(3D code data)

★ ★ ★ ★

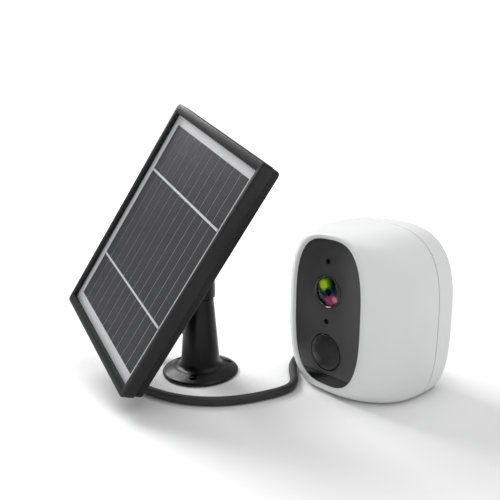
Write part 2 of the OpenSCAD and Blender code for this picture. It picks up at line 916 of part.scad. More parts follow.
// Rubber bush where the lead leaves the column, tapering down onto the lead
module cord_grommet() {
    face = column_r(grommet_z);
    tip = stand_x - cord_start[0];
    color("black")
        at_stand(grommet_z)
            rotate([0, -90, 0]) {
                translate([0, 0, column_bore_d / 2 + 1])
                    cylinder(h = face - column_bore_d / 2, d = column_bore_d - 2 * fit);
                translate([0, 0, face + 0.5])
                    cylinder(h = 1.4, d = column_bore_d + 3);
                translate([0, 0, face + 1.8])
                    cylinder(h = tip - face - 1.8, d1 = 8, d2 = cord_d + 1.2);
            }
}

// Hollow screw that holds the fork and lets the wires through
module pan_screw() {
    shank_low = column_h - 10;
    head_z = fork_z + fork_base_t - 2;
    color("silver")
        at_stand()
            difference() {
                union() {
                    translate([0, 0, shank_low])
                        cylinder(h = head_z - shank_low + fine, d = column_bore_d - 2 * running);
                    translate([0, 0, head_z])
                        cylinder(h = pan_head_t, d = pan_head_d);
                }
                translate([0, 0, shank_low - through])
                    cylinder(h = 40, d = 4);
            }
}

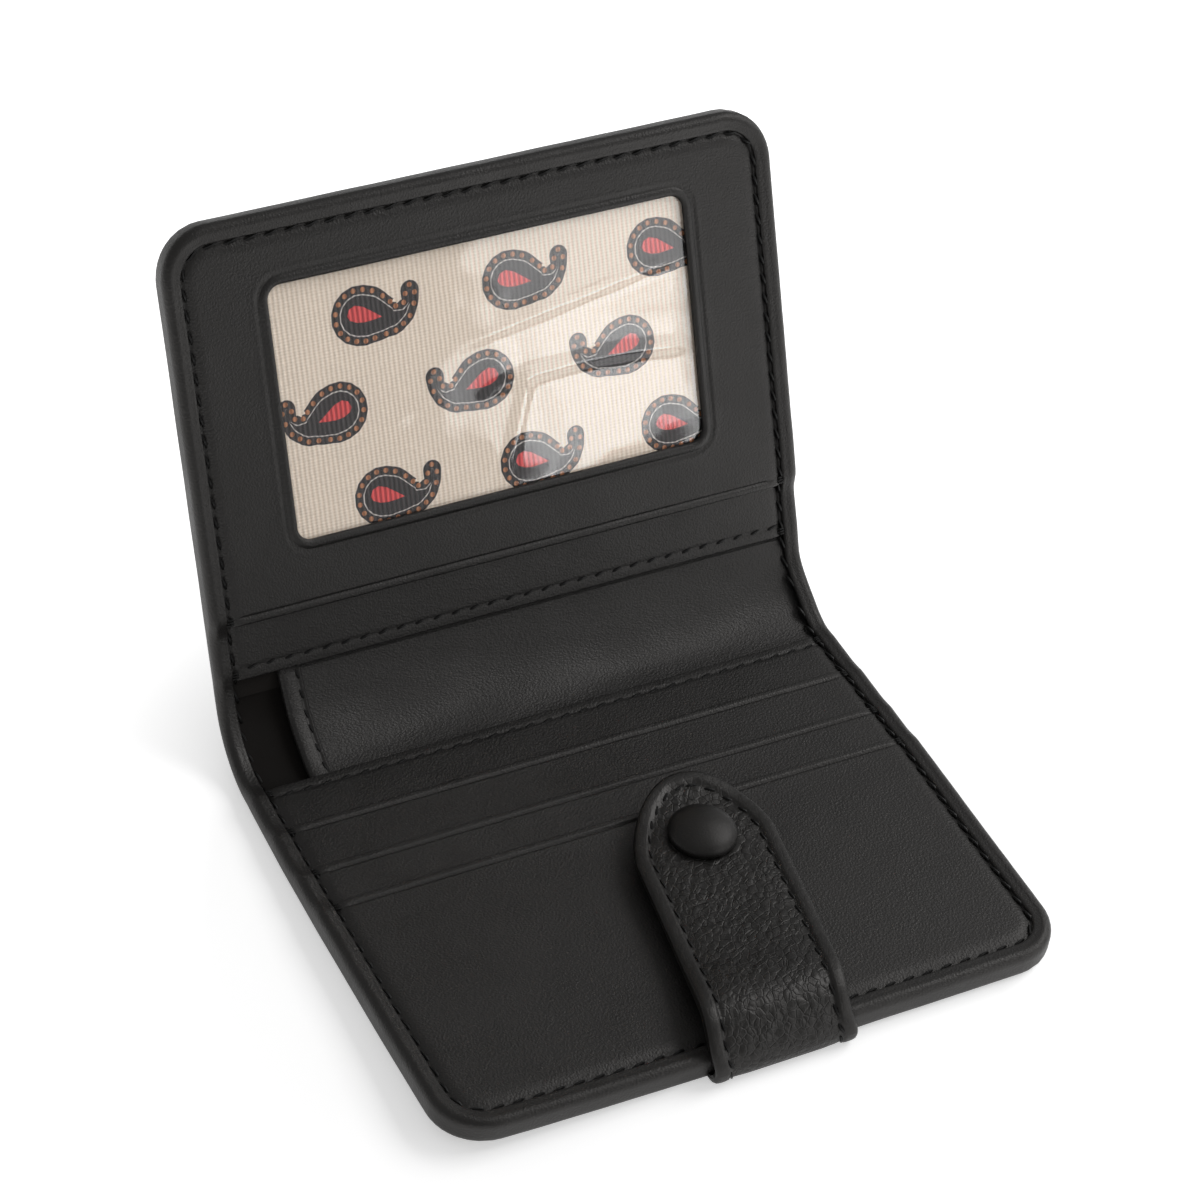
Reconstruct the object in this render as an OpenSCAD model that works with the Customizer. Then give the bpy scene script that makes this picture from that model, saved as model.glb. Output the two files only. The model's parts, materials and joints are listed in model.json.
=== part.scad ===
// Small bifold wallet standing open: two pocket panels, a bending spine and a snap tab.
// X runs along the spine, +Y goes back, +Z goes up. All sizes are in millimetres.
// The origin is at the bottom centre of the open wallet's bounding box.
// The lower panel lies flat, the upper panel leans back on the spine.

/* [Overall] */
// width of both panels, measured along the spine
wallet_width = 112; // [100:0.5:130]
// length of a panel, from its hinge line to its free edge
panel_length = 81.6; // [78:0.2:95]
// rounding of the four outer corners
corner_radius = 9; // [6:0.5:12]
// how far the upper panel is turned up from lying flat, in degrees
open_turn = 64.5; // [50:0.5:80]
// length of the bending leather between the two hinge lines
spine_arc = 17; // [16.5:0.5:22]

/* [Cover and linings] */
// outer leather
cover_thickness = 1.2; // [1:0.1:1.6]
// stiffening board inside each panel
board_thickness = 0.4; // [0.3:0.1:0.8]
// thin lining against the cover
lining_thickness = 0.3; // [0.2:0.1:0.5]
// air between loose layers
layer_gap = 0.05; // [0.04:0.01:0.12]
// free space beside each hinge line
hinge_gap = 0.15; // [0.1:0.05:0.3]

/* [Edge band] */
// width of the turned edge, seen from inside
band_width = 3.7; // [3:0.1:5]
// leather outside the ends of the layers
band_wall = 1; // [0.8:0.1:1.4]
// leather over the top layer
band_cover = 0.7; // [0.5:0.1:1]
// rounding of the edge towards the inside of the wallet
band_round = 1.5; // [1:0.1:1.6]
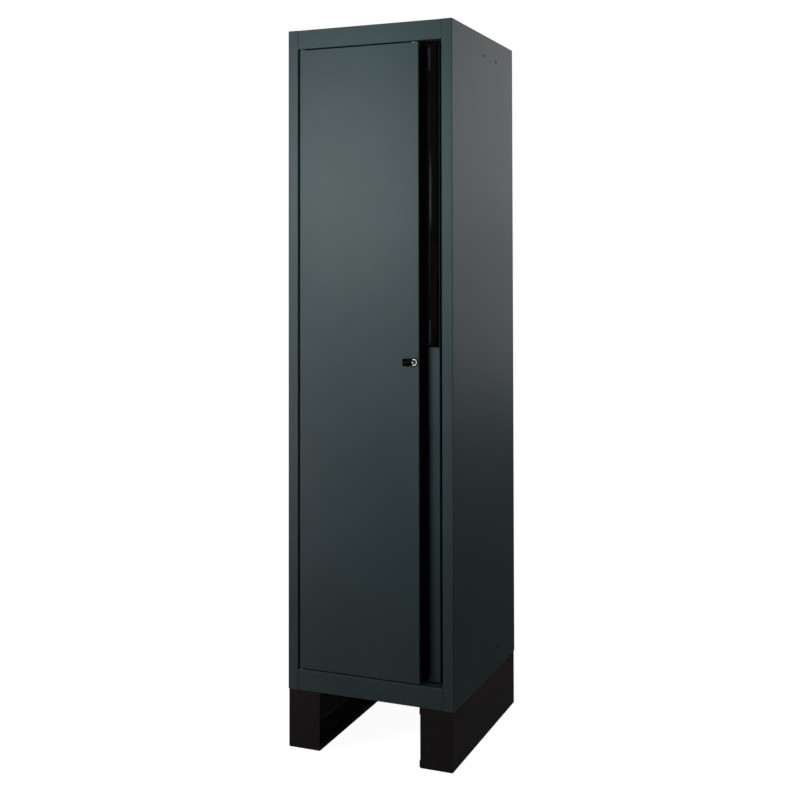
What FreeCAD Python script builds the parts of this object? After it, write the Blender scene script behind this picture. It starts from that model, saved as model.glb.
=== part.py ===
import FreeCAD, Part
import math
import os
import re
import Sketcher

# A tall single-door workshop locker on two channel feet.
# Every piece is drawn in the same axes: X to the right from the middle of the cabinet,
# Y back from the plane of the front, Z up from the floor. The whole is then moved along Y,
# so that the origin lies under the middle of the closed locker with its key in the lock.

SIZES = {
    # cabinet
    "width": (495, "overall width"),
    "depth": (516, "front plane to rear"),
    "height": (2000, "floor to top"),
    "foot_height": (160, "floor to the underside of the body"),
    "sheet": (1.0, "sheet thickness of body, shelves and door"),
    "bend": (2.4, "outer radius of every visible bend"),
    "stile_width": (31, "front flange of a side panel"),
    "stop_depth": (46, "front plane to the face of the stop lip"),
    "stop_lip": (24, "width of the stop lip behind the door"),
    "rear_flange": (20, "flange of a side panel at the rear"),
    "end_flange": (22, "flange of a side panel at top and bottom"),
    "top_rail": (54, "height of the top rail"),
    "bottom_rail": (58, "height of the bottom rail"),
    "rail_return": (44, "depth of the rail's fold under or over the door"),
    "rail_lip": (12, "turned edge at the back of that fold"),
    "rail_flange": (52, "fold of a rail at the outer end, over the edge of the roof or floor panel"),
    "rail_seam": (0.6, "joint between a rail and the hinge-side stile"),
    "floor_rise": (45, "locker floor above the underside of the body"),
    "pan_flange": (16, "turned-down edge of the top panel"),
    "rib_width": (36, "pressed rib of the back panel"),
    "rib_depth": (5, "pressed rib of the back panel"),
    "rib_offset": (105, "ribs from the middle of the back panel"),
    "rib_margin": (110, "ribs end short of floor and roof"),
    "panel_play": (0.2, "play of a panel between its neighbours"),
    "join_hole": (9, "diameter of a joining hole"),
    "join_first": (254, "front plane to the first joining hole"),
    "join_pitch": (107, "from joining hole to joining hole"),
    "join_inset": (60, "joining holes from the ends of the body"),
    # feet
    "foot_width": (98, "width of a channel foot"),
    "foot_inset": (2, "foot stands in from the sides of the body"),
    "foot_sheet": (2.0, "sheet thickness of the feet"),
    "foot_lip": (19, "turned edges of the channel"),
    "foot_plate_play": (3, "end plate is narrower than the channel"),
    "foot_bend": (4.0, "outer bend radius of the channel"),
    "foot_bolt": (8, "thread diameter of the foot bolts"),
    "bolt_across": (13, "foot bolt head and nut across the flats"),
    "bolt_head": (5.3, "height of a foot bolt's head"),
    "bolt_nut": (6.5, "height of a foot nut"),
    "bolt_end": (10.4, "foot bolt beyond the sheets"),
    "foot_bolt_edge": (14, "foot bolts from the side of the body"),
    "foot_bolt_end": (70, "foot bolts from front and rear"),
    # shelves
    "upright_width": (30, "width of a slotted upright"),
    "upright_depth": (12, "how far an upright stands off the side panel"),
    "upright_front": (72, "front plane to the front uprights"),
    "upright_rear": (24, "rear uprights from the rear of the body"),
    "upright_margin": (40, "uprights end short of floor and roof"),
    "slot_width": (12, "slot in an upright"),
    "slot_height": (6, "slot in an upright"),
    "slot_pitch": (75, "from slot to slot"),
    "shelf_lip": (25, "turned-down edge of a shelf"),
    "shelf_hem": (10, "hem under the shelf's edge"),
    "shelf_play": (3, "shelf to upright"),
    "shelf_front": (60, "front plane to the shelves"),
    "shelf_rear": (8, "shelves from the rear of the body"),
    "clip_reach": (18, "ledge of a shelf clip"),
    "clip_sheet": (2.0, "thickness of a shelf clip"),
    # door
    "hinge_gap": (5.5, "stile to door at the hinge side"),
    "door_gap": (4, "door to rail, top and bottom"),
    "latch_gap": (18, "recessed flange of the door to the right stile"),
    "recess_width": (48.3, "width of the recessed flange"),
    "recess_depth": (30, "depth of the recess"),
    "door_edge": (10, "edge fold behind the recessed flange"),
    "door_return": (20, "fold of the door at the hinge side, top and bottom"),
    "door_hem": (9, "hem of the fold at the hinge side"),
    "stiffener_width": (90, "foot-to-foot width of the door stiffener"),
    "stiffener_crown": (50, "crown width of the door stiffener"),
    "stiffener_depth": (15, "depth of the door stiffener"),
    "stiffener_margin": (60, "stiffener ends short of the door's ends"),
    # hinge
    "pivot_inset": (8, "pivot axis from the door's edge and face"),
    "pin_radius": (4, "hinge pin"),
    "pin_reach": (18, "hinge pin beyond the rail"),
    "pin_head": (5.5, "radius of the hinge pin's head"),
    "pin_head_height": (3, "height of the hinge pin's head"),
    "bush_wall": (1.5, "wall of a hinge bush"),
    "bush_collar": (3.0, "collar wall of a hinge bush"),
    "bush_length": (12, "hinge bush inside the door"),
    "running": (0.05, "radial clearance of a pin in its bore"),
    "seat": (0.3, "clearance between parts that move on each other"),
    # grip strip
    "grip_length": (823, "overall length with end caps"),
    "grip_width": (26, "width of the grip strip"),
    "grip_height": (12, "how far the strip stands off the flange"),
    "grip_edge": (1.6, "grip strip from the flange's outer edge"),
    "grip_wall": (2.2, "wall of the grip strip"),
    "grip_undercut": (6, "overhang of the finger lip"),
    "grip_round": (3.0, "rounding of the strip's front edges"),
    "cap_length": (75, "length of an end cap"),
    "cap_waist": (5, "end cap is narrower than the strip"),
    "cap_flare": (8, "end cap's toe reaches beyond the strip"),
    "cap_toe": (9, "height of the end cap's toe"),
    "cap_round": (4.5, "rounding of the end cap's toe"),
    "window_length": (255, "label window"),
    "window_width": (18, "label window"),
    "window_depth": (1.4, "recess of the label window"),
    "window_drop": (412, "label window's middle below the door's top"),
    "grip_screw": (4, "thread diameter of the strip's screws"),
    "screw_head": (2.4, "head height of the strip's screws"),
    "screw_edge": (10.4, "screws from the strip's outer edge"),
    "screw_low": (269, "lower strip screw from the strip's lower end"),
    "screw_high": (150, "upper strip screw from the strip's upper end"),
    # lock
    "lock_height": (1079, "height of the lock's axis"),
    "lock_setback": (15.0, "lock axis from the step of the door"),
    "lock_radius": (8.2, "radius of the lock body"),
    "lock_length": (17, "door face to the rear of the lock body"),
    "head_radius": (9.2, "radius of the lock body's chrome head"),
    "head_proud": (1.4, "that head proud of the door"),
    "ring_radius": (12.2, "radius of the escutcheon ring"),
    "ring_proud": (2.6, "ring proud of the door"),
    "nut_height": (3.5, "lock nut"),
    "nut_wall": (1.1, "wall of the lock nut"),
    "nut_foot": (0.2, "that wall at the chamfer next to the door"),
    "plug_radius": (6.6, "radius of the lock plug"),
    "plug_proud": (1.8, "plug proud of the door"),
    "cam_radius": (8.6, "radius of the cam plate"),
    "cam_sheet": (2.5, "thickness of the cam plate"),
    "cam_throw": (6.0, "drive pins from the lock's axis"),
    "cam_pin": (1.5, "radius of a drive pin"),
    "cam_angle": (45, "drive pins below and above level at rest"),
    "cam_screw": (1.5, "radius of the cam's countersunk screw"),
    "cam_screw_head": (4.2, "radius of that screw's head"),
    "cam_screw_sink": (1.2, "height of that screw's head"),
    "cam_screw_length": (5, "that screw under its head"),
    # locking rods
    "rod_width": (18, "width of a flat locking rod"),
    "rod_sheet": (3, "thickness of a locking rod"),
    "rod_depth": (6, "door face to the straight run of a rod"),
    "rod_joggle": (20, "length of the crank over the lock"),
    "rod_start": (16, "crank begins above or below the lock's axis"),
    "rod_proud": (2, "rod tip proud of the door's end at rest"),
    "fork_gap": (0.5, "between the two rods' forks"),
    "fork_play": (0.4, "play of a drive pin in its fork"),
    "fork_prong": (1.8, "prong of a fork beyond the drive pin"),
    "guide_sheet": (1.5, "thickness of a rod guide"),
    "guide_height": (20, "height of a rod guide"),
    "guide_foot": (9, "welded foot of a rod guide"),
    "guide_end": (60, "end guides from the door's ends"),
    "guide_lock": (90, "inner guides from the lock's axis"),
    # key
    "key_width": (7.4, "width of the key blade"),
    "key_sheet": (2.0, "thickness of the key blade"),
    "key_insert": (14, "blade in the plug"),
    "key_tip": (3.0, "rounding of the blade's tip"),
    "key_bite": (1.7, "width of a notch in the blade"),
    "key_pivot": (8.0, "pivot of the bow in front of the door"),
    "bow_length": (29, "bow beyond its pivot"),
    "bow_height": (21, "height of the bow"),
    "bow_thick": (7.0, "thickness of the bow"),
    "bow_round": (4.0, "corner rounding of the bow"),
    "bow_ear": (9.0, "height of the bow at its pivot"),
    "bow_neck": (7.0, "length of the narrow part over the pivot"),
    "key_pin": (1.2, "radius of the bow's pivot pin"),
    "knuckle_radius": (2.6, "knuckle of the blade, in the bow's fork"),
    "knuckle_height": (4.2, "knuckle of the blade, in the bow's fork"),
    # rubber bumpers
    "bumper_radius": (3.6, "door bumper"),
    "bumper_margin": (120, "outer bumpers from the door's ends"),
}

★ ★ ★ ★

▶ _Task description_
Write out each line exactly as it appears, from the line with "What FreeCAD Python" up to and including the line with "# so that the".

▶ _Response for this exercise_
What FreeCAD Python script builds the parts of this object? After it, write the Blender scene script behind this picture. It starts from that model, saved as model.glb.
=== part.py ===
import FreeCAD, Part
import math
import os
import re
import Sketcher

# A tall single-door workshop locker on two channel feet.
# Every piece is drawn in the same axes: X to the right from the middle of the cabinet,
# Y back from the plane of the front, Z up from the floor. The whole is then moved along Y,
# so that the origin lies under the middle of the closed locker with its key in the lock.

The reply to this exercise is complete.